М. Р.:Будучи практиком театра, я не искушен в терминологической сутолоке, которую создают, как мне кажется, некоторые критики и специалисты, пишущие на темы сценографии. Мне лично кажется несколько надуманным само противопоставление так называемой действенной сценографии театрально-декорационному искусству, ибо развитие театра есть единый процесс, в котором его составляющие – работа режиссера, актерский труд, музыкальное решение и визуально-изобразительный ряд – находятся в непременном монолите.
Очень условно противопоставление одного театрального языка другому, если считать, что эволюция театрального мышления олицетворяет движение культуры во времени. Вот почему смешно читать, скажем, упреки критика в адрес Михаила Френкеля, написавшего чрезвычайно полезную и насыщенную блестящими театральными идеями книгу «Современная сценография», в том, что автор не упоминает К. Станиславского «и это показательно», ибо, оказывается, Константин Сергеевич Станиславский своим творчеством близок театрально-декорационному искусству и не имеет якобы никакого отношения к сценографии.
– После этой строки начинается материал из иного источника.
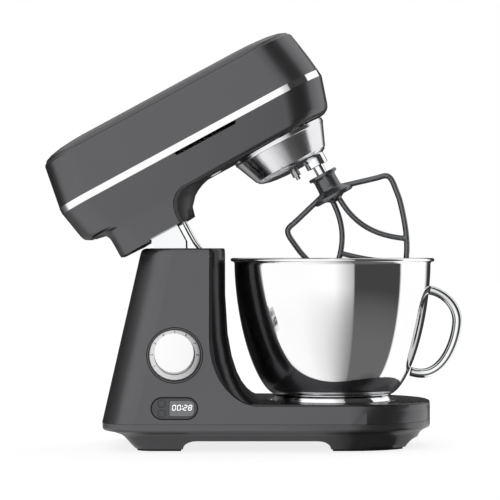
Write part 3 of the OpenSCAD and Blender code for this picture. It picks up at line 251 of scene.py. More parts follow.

Мне кажется, что такого рода противопоставления «оформления места действия» и сценографии самого действия нужны больше участникам дискуссий, чем самим творцам, выходящим на сценическую площадку.
С другой стороны, так называемый «изобразительный режиссер» – опять-таки термин, придуманный критикой, – тоже далеко не всегда оправдывает себя. Художник, подменяющий режиссера, – это плохо. Художник, подминающий режиссера, – это очень плохо. Но хуже всего – это плохой режиссер, позволяющий с собой делать то, что угодно художнику.
Реальная материальная среда заботит и художника, и режиссера. И просто глупо думать, что К. Станиславский находился в полном отрыве от наших современных представлений о театре. Но также нелепо считать, что К. Станиславский был всезнающим пророком всех течений нынешней художественной мысли, что, по-моему, никак не может умалить в нашем сознании образ великого реформатора сцены.
В поисках естественности К. Станиславский шел от жизни, а не от современной ему живописи. Именно таким путем идут и сегодня творцы – и художники, и режиссеры – в своих поисках той же самой Правды.